Burdening with burdens is both fiscally and redundantly irresponsible.
Then, of course, there’s the thrill ride known as a Sarah Palin “sentence.” In Slate Kitty Burns Florey writes about Joe Sixpack eloquence (because much of Palin’s grammar sounds like something someone says after enjoying said sixpack—my observation, not Florey’s) and the difficulty of diagramming a Palin sentence.
From the Charlie Gibson interview:
I know that John McCain will do that and I, as his vice president, families we are blessed with that vote of the American people and are elected to serve and are sworn in on January 20, that will be our top priority is to defend the American people.
I didn’t stop to marvel at the mad thrusting of that pet political watchword “families” into the text. I just rolled up my sleeves and attempted to bring order out of the chaos:
I had to give up. This sentence is not for diagramming lightweights. If there’s anyone out there who can kick this sucker into line, I’d be delighted to hear from you. To me, it’s not English—it’s a collection of words strung together to elicit a reaction, floating ands and prepositional phrases (”with that vote of the American people”) be damned. It requires not a diagram but a selection of push buttons.
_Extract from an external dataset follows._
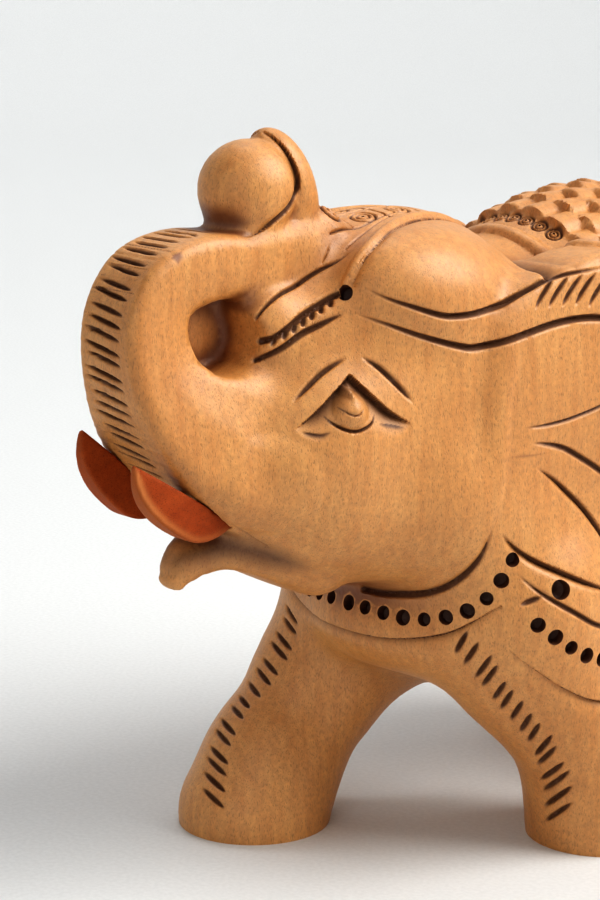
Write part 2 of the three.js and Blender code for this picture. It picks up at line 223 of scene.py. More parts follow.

And such sentences come from Palin even though she boasts of graduating from journalism school while grumbling about the “media elite” in almost the same breath. (Able to complete a sentence = media elite.) Well, as John McCain said, maybe about “gotcha journalists” but applicable here nonetheless, “you don’t know the context of the conversation, grab a phrase.”
Those of you who deliberate on why words like conversate and orientate seem to permeate sloppy speech and writing, do you abominate deliberate? If we converse and orient, why don’t we deliber instead of deliberate? In fact, we once did; the first recorded use of the verb deliber, from Chaucer, preceded the verb deliberate by about 150 years. Deliber on that for a while.